Having volunteered to contact a missing general to assist in the defence of Berlin, Schottland is driven along an autobahn. Orders are received to pursue him, but he cuts across the forest towards the Allied lines. Camouflaged troops capture him, and on realising they are British his face breaks into a relieved smile.

The war ends with Germany surrendering, and now in London, Schottland is saluted while entering The Fiddlers Three.

== Cast ==
- Jack Hawkins as General Alex Schottland
- Gia Scala as Lili Geyr
- Erik Schumann as Captain Kurt Reinisch
- Alexander Knox as Gestapo Leader Müller
- Felix Aylmer as Cornaz
- Walter Hudd as Admiral Canaris
- Edward Underdown as Ernst Kaltenbrunner
- Laurence Naismith as General Hauser
- Geoffrey Bayldon as Dietz
- Kenneth Griffith as Adolf Hitler
- Michael Caine as Gestapo Agent
- Martin Benson as General Wagner
- Ronald Hines as German Corporal
- Donald Pleasence as General Hardt
- Martin Boddey as General Optiz
- Victor Woolf as Secondhand Shop Owner

==Production==
Lt. Col. Alexander Scotland OBE served as technical advisor to the film. Although the film was ostensibly based on a true story, and Scotland was known as "Schottland" during his service with German forces in Africa at the turn of the century, the film was not based on Scotland's experiences. He served during World War II as commandant of the "London Cage", an MI19 facility that interrogated captured Germans.

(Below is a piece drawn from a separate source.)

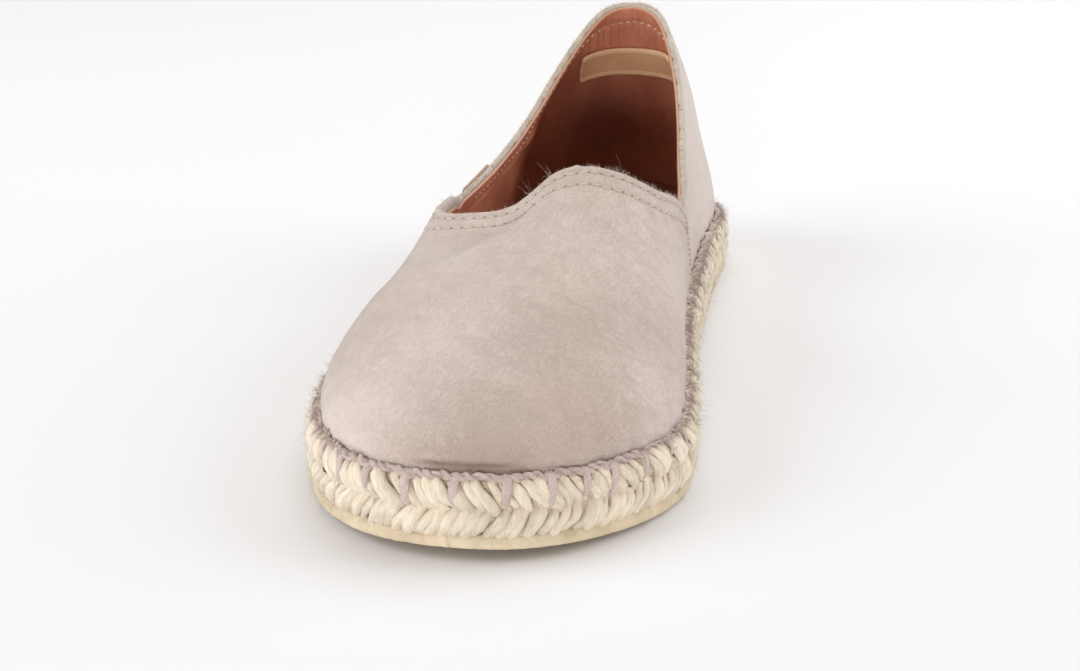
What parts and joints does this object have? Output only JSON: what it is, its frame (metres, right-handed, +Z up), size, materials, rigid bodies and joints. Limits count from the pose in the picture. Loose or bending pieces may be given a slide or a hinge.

Filming took place in 1958 on location in London and Berlin and in Elstree Studios in Borehamwood.

Michael Caine appears in a bit-part as a Gestapo officer, and Donald Pleasence plays a German general. Screenwriters Michael Wilson and Alfred Levitt were not given credit because of the blacklist. The credit instead was given to James O'Donnell. Their credits were restored in 1999. Dalton Trumbo, also blacklisted, was a story consultant.